Overview
CSS 3D cubes are the canonical teaching example for the difference between scene perspective and element transforms. The scene owns perspective (the camera distance); the cube owns transform-style: preserve-3d (so children render in shared 3D space); each face owns its own transform: rotateX/Y + translateZ(half-side) composition. Get one of those three responsibilities wrong and the cube collapses to a flat square.
When to use it
Reach for a 3D cube as a teaching demo, a navigation primitive (carousel of six panels), or a logo treatment for a product that wants depth without modeling tools. Skip it for production content where each face would carry meaningful text — backface-visible faces are hard to keep accessible, and the rotation makes reading content nearly impossible mid-spin.
How it works
Set perspective: 720px on the scene wrapper; smaller values exaggerate the perspective (fisheye-ish), larger values flatten it (telephoto-ish). Set transform-style: preserve-3d on the cube itself so the six face elements render in shared 3D space rather than each being flattened.
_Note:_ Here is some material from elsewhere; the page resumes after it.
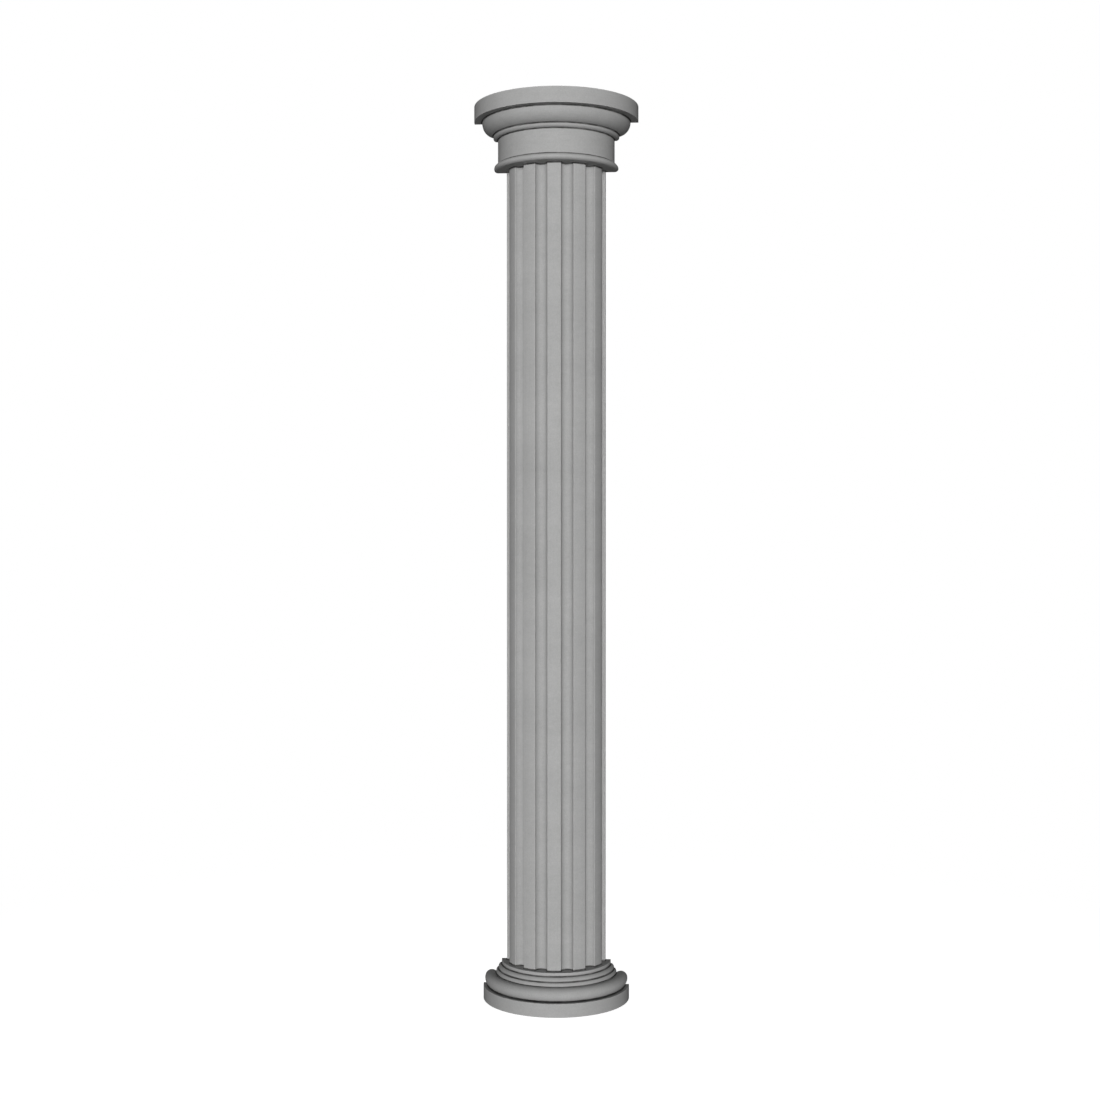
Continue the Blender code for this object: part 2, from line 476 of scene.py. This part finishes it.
sawing, given, made = shader_group("Saw marks", {"Line Spacing": 0.006}, ["Mask", "Tone", "Height"])
parts = feed_all(sawing, add(sawing, "ShaderNodeSeparateXYZ"), Vector=object_place(sawing))
slow = stretch(sawing, object_place(sawing), SAW_DRIFT_STRETCH)
drift = product(sawing, noise(sawing, slow, SAW_DRIFT_SCALE), SAW_DRIFT)
across = total(sawing, parts["X"], drift, product(sawing, parts["Y"], SAW_SLANT))
strokes = product(sawing, calc(sawing, "DIVIDE", across, given["Line Spacing"]), math.tau)
wave = product(sawing, total(sawing, calc(sawing, "SINE", strokes), 1.0), 0.5)
broken = noise(sawing, stretch(sawing, object_place(sawing), SAW_TEAR_STRETCH), 1.0, detail=3.0)
lines = product(sawing, total(sawing, wave, broken, broken), 1 / 3)
feed(sawing, made["Mask"], own_mask(sawing, "sawn"))
feed(sawing, made["Tone"], swing(sawing, lines, SAW_TONE))
feed(sawing, made["Height"], lines)
print("saw marks have", len(sawing.nodes), "nodes")

# %% [markdown]
# One function mixes the effects into a material. The colour starts as the block's grey, and each
# mask then lays its own colour over it. The heights, in millimetres, are added up for one Bump node.
# The Principled shader, which the export reads, stays in the material itself.

# %% Colours, relief and roughness of the stone
WORN_GREY = (0.53, 0.53, 0.525, 1.0)
# the darkest grey is painted shade, laid in the creases, at the joints and under the overhangs
CREASE_SHADE_GREY = (0.045, 0.044, 0.042, 1.0)
PIT_GREY = (0.20, 0.198, 0.195, 1.0)
BLUE_SHARE = 0.992     # the stone is a trace warmer than a plain grey
MILLIMETRE = 0.001
GRAIN_RELIEF, PIT_DEPTH, STROKE_RELIEF, SAW_RELIEF = 0.16, 0.30, 0.11, 0.45     # millimetres
FRESH_ROUGHNESS, WORN_ROUGHNESS, SAWN_ROUGHNESS = 0.82, 0.68, 0.95
SHINE = 0.2
GREYS = {entry["slot"]: entry["base_color"][0] for entry in frame["record"]["materials"]}
print("greys of the record", {slot: round(grey, 3) for slot, grey in GREYS.items()})

# %% Stone material
def lay_over(tree, mask, under, over, blend="MIX"):
    """Lays one colour over another where the mask is white."""
    # this node has sockets for numbers and vectors too, under the same names: 6, 7 and 2 are the colours
    node = add(tree, "ShaderNodeMix", data_type="RGBA", blend_type=blend)
    feed(tree, node.inputs["Factor"], mask)
    feed(tree, node.inputs[6], under)
    feed(tree, node.inputs[7], over)
    return node.outputs[2]


def stone(name, seed, strokes, hollow_shade_amount):
    """Dressed limestone of the grey that the record gives. Strokes says where its rubbing marks run."""
    grey = GREYS[name]
    material = bpy.data.materials.new(name)
    material.use_nodes = True
    tree = material.node_tree
    shader = tree.nodes["Principled BSDF"]
    cloud = place(tree, clouding, Seed=seed, Cloud_Size=0.24, Amount=0.05)
    mottle = place(tree, clouding, Seed=seed, Cloud_Size=0.030, Amount=0.028)
    sand = place(tree, grain, Grain_Size=0.0013, Amount=0.11)
    pit = place(tree, pits, Spacing=0.0055, Pit_Radius=0.0007, Share=0.20)
    stroke = place(tree, rubbing, Stroke_Place=strokes(tree), Amount=0.028)
    # painted shade in the flutes and on the tops
    hollow_darkening = place(tree, hollow_shade, Amount=hollow_shade_amount)
    saw = place(tree, sawing, Line_Spacing=0.006)
    dressed = calc(tree, "SUBTRACT", 1.0, saw["Mask"])
    worn = product(tree, place(tree, wear, Amount=0.55)["Mask"], dressed)
    # painted shade in the creases, at the joints and under the overhangs
    crease_shaded = product(tree, place(tree, crease_shade, Amount=0.95, Starts=0.12, Full=0.38)["Mask"], dressed)

    finish = add(tree, "ShaderNodeMix", data_type="FLOAT")
    finish = feed_all(tree, finish, Factor=saw["Mask"], A=stroke["Tone"], B=saw["Tone"])["Result"]
    tone = product(tree, cloud["Tone"], mottle["Tone"], sand["Tone"], finish, hollow_darkening["Tone"])
    colour = lay_over(tree, 1.0, (grey, grey, grey * BLUE_SHARE, 1.0), tone, "MULTIPLY")
    colour = lay_over(tree, worn, colour, WORN_GREY)
    colour = lay_over(tree, pit["Mask"], colour, PIT_GREY)
    colour = lay_over(tree, crease_shaded, colour, CREASE_SHADE_GREY)
    feed(tree, shader.inputs["Base Color"], colour)

    smoother = product(tree, worn, WORN_ROUGHNESS - FRESH_ROUGHNESS)
    rougher = product(tree, saw["Mask"], SAWN_ROUGHNESS - FRESH_ROUGHNESS)
    feed(tree, shader.inputs["Roughness"], total(tree, FRESH_ROUGHNESS, smoother, rougher))

    relief = total(
        tree,
        product(tree, sand["Height"], GRAIN_RELIEF),
        product(tree, pit["Mask"], -PIT_DEPTH),
        product(tree, stroke["Height"], dressed, STROKE_RELIEF),
        product(tree, saw["Height"], saw["Mask"], SAW_RELIEF),
    )
    bump = add(tree, "ShaderNodeBump")
    bump.inputs["Distance"].default_value = MILLIMETRE
    feed(tree, bump.inputs["Height"], relief)
    feed(tree, shader.inputs["Normal"], bump.outputs["Normal"])
    shader.inputs["Specular IOR Level"].default_value = SHINE
    return material


effects = (clouding, grain, pits, rubbing, wear, crease_shade, hollow_shade, sawing)
print("a stone mixes", [effect.name for effect in effects])

# %% [markdown]
# The strokes go round the turned blocks and up the shaft. For the turned blocks the place is given
# as radius and height about the column's axis, with the turn all but left out. On the shaft the
# height is all but left out instead.

# %% Strokes, and the three stones
STROKE_FINENESS = 420.0     # how closely the strokes lie, across them and along them
STROKES_PER_METRE = 7.0
STROKES_PER_TURN = 3.5


def strokes_round(tree):
    """Radius, height and a little of the turn about the column's axis."""
    parts = feed_all(tree, add(tree, "ShaderNodeSeparateXYZ"), Vector=object_place(tree))
    forward = calc(tree, "SUBTRACT", parts["Y"], BACK_Y)
    squares = total(tree, product(tree, parts["X"], parts["X"]), product(tree, forward, forward))
    radius = product(tree, calc(tree, "SQRT", squares), STROKE_FINENESS)
    level = product(tree, parts["Z"], STROKE_FINENESS)
    turn = product(tree, calc(tree, "ARCTAN2", parts["X"], forward), STROKES_PER_TURN)
    return feed_all(tree, add(tree, "ShaderNodeCombineXYZ"), X=radius, Y=level, Z=turn)["Vector"]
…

Each face: first rotate to its target axis (e.g. rotateY(90deg) for the right face), then translateZ(half the cube side) to push the face out from the center. Transform order matters — rotate first, then translateZ, never the reverse.
Production gotchas
perspective-origin defaults to 50% 50%— the camera sits at the cube’s center. Move the origin (e.g. perspective-origin: 50% 30%) to bias the camera up, which is what makes a cube look like you are looking slightly down on it instead of dead-on. Without backface-visibility hidden, the back faces show through translucent fronts and the cube looks broken; set backface-visibility: hidden on every face. If your cube is rotating and one face flickers in/out of view, you have a z-fighting issue — add translateZ(0.01px) to the back face so it never sits at exactly the same depth as the front.
Accessibility
A spinning cube under prefers-reduced-motion: reduce should freeze at a readable angle — not the default rest position (which is usually a face-on flat view), but a slight rotation that still shows the cube IS a cube. Face content should be real DOM text, not images, so that backface-hidden faces are still indexed and screen-reader-accessible during pauses.
References
Implementation depth
A CSS cube only works when scene and faces have separate responsibilities. The scene owns perspective, the cube owns transform-style: preserve-3d, and each face owns rotate plus translateZ in the correct order.
Use it for teaching or decorative navigation, not for dense reading content. Backface visibility, z-fighting, and perspective-origin changes can all affect legibility, so reduced motion should freeze at an angle that still communicates depth.